Consumers are often the weakest link in circular transitions because habitual patterns of acquisition and disposal prove resistant to change. Academic research shows that environmental concern can positively influence circular purchasing behaviour if consumers hold positive attitudes towards circular products. A peer‑reviewed path analysis of circular consumer behaviour found that environmental concern has a significant positive impact on the likelihood of purchasing circular products, mediated by consumers’ attitudes towards those products.(PMC)

But this finding on attitudes often contrasts sharply with actual behaviour. In Kenya’s cities the informal sector plays a central role in capturing value from post‑consumer materials. Informal waste collectors and recyclers handle much of the plastic and other recyclables that are separated and re‑enter supply chains, often without formal recognition or integration into municipal systems. This reflects both entrepreneurial dynamism and structural gaps in service provision.

Behavioural barriers include convenience, lack of accessible separation and recycling infrastructure, limited trust in sustainability claims, and price sensitivity. In a cross‑national literature review covering consumer attitudes towards circular activities, researchers found that engagement in repair, second‑hand purchases or reuse remains lower than positive attitudes toward these behaviours, largely because convenience and perceived effort influence choices more than stated environmental values.

Incentives and institutional responses

Policy levers are emerging to nudge consumers and producers alike.
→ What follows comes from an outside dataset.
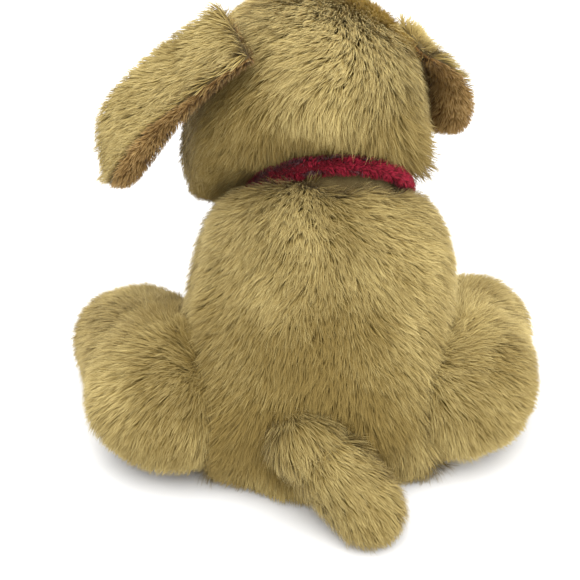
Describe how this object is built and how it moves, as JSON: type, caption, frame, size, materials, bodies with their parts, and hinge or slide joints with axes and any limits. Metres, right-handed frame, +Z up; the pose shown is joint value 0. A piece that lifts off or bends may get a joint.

EPR schemes transfer responsibility for waste management costs to producers, theoretically aligning producer incentives with circular outcomes. When properly implemented, such schemes can expand take‑back systems, subsidise recycling infrastructure and support design improvements that make products easier to repair or recycle. Yet Kenya’s EPR frameworks are still evolving, and their efficacy will depend on enforcement capacity, clear metrics and coordination among national and county authorities.

In addition, public‑private initiatives are experimenting with behavioural incentives. Deposit‑refund schemes, which charge a small upfront deposit on packaging that is refunded upon return, have shown promise in other jurisdictions at increasing collection rates. Social marketing campaigns that highlight environmental impacts and link recycling to immediate benefits such as income from returned materials are also gaining traction.

Consumer‑facing campaigns are complemented by enterprise innovation. Entrepreneurs such as Nzambi Matee, founder of Gjenge Makers in Nairobi, have demonstrated the feasibility of converting post‑consumer plastic into construction materials that can compete with conventional products, creating a market for recycled inputs that reinforcements consumer participation in circular flows.

The continental context

Kenya’s experience is echoed across Africa where national action plans, regional frameworks and private sector coalitions are proliferating. The African Union’s Continental Circular Economy Action Plan (2024–2034) casts circular transitions as drivers of green growth, resource efficiency and job creation. Yet implementation remains uneven across countries, with infrastructure gaps, limited consumer data and weak integration of informal sectors diluting impact.

Consumption as a lever

Closing the loop in Kenya and across Africa will require more than legislation and industry pledges. It demands measurable changes in consumer behaviour that align everyday choices with circular outcomes. That entails making sustainable choices accessible, rewarding reuse and return behaviours, and embedding circular thinking in education and marketing. Empirical research suggests that attitudes matter, but are not sufficient without supportive infrastructure and economic incentives. The interplay of policy design, market incentives and consumer engagement will determine whether a circular economy can extend beyond rhetoric to measurable material flows that reduce waste and retain value in society.